The income of a nonresident operating ships or aircraft in the U.S. will be exempted from
U.S. taxation if an equivalent exemption exists for U.S. citizens within the taxpayers
home country. In an effort to avoid “flag shopping” the exemption does not apply to
foreign corporations in which the majority of stock is own by nonresidents. Income tax
treaties play an important role in this area.

Foreign Government Taxation

In general, specific U.S. source interest income acquired by foreign governments is not
subject to U.S. Federal income tax, unless the income is gained through commercial
activities. The requirements that must be met by the foreign government to avoid
taxation are: status requirement and income requirement.

The foreign government must qualify as “a foreign government” under I.R.C. § 892. The
Code defines foreign government as a controlled entity of a foreign sovereign; controlled
entity meaning a corporation that is wholly-owned by a single foreign sovereign, the
earnings of which do not strengthen the benefit of any one individual and whose assets
would return to a foreign government upon dissolution. A controlled entity could include
a pension benefit for foreign government employees.

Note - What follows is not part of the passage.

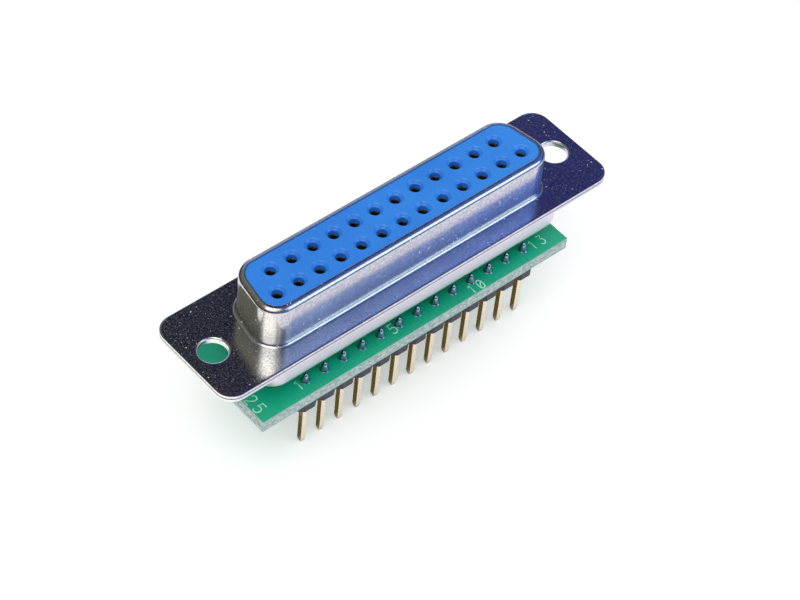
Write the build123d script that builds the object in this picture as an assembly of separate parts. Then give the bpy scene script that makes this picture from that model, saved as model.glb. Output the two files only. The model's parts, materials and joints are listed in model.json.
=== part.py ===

The foreign entity or government is exempt from U.S. tax on stocks, bonds, securities,
and interest on bank deposits. However, the exemption does not cover all rental income
from U.S. real property. Any income earned from the conduct of commercial activity by
the government or entity will be subject to U.S. taxation. A controlled commercial entity,
is one that is engaged in commercial activities anywhere in the world should the
government holds more than 50% of the total interests or less if it holds effective control.
Income received from or by this entity would be subject to U.S. taxation under I.R.C. §
892(a)(2) The corporation may could be taxable under I.R.C. § 881 if it receives
dividends or interest for a U.S. payer. If the foreign government is not tax exempt U.S.
domestic tax rules apply and it will be treated in the same manner as a foreign
corporation, including the tax benefits accorded corporate residents.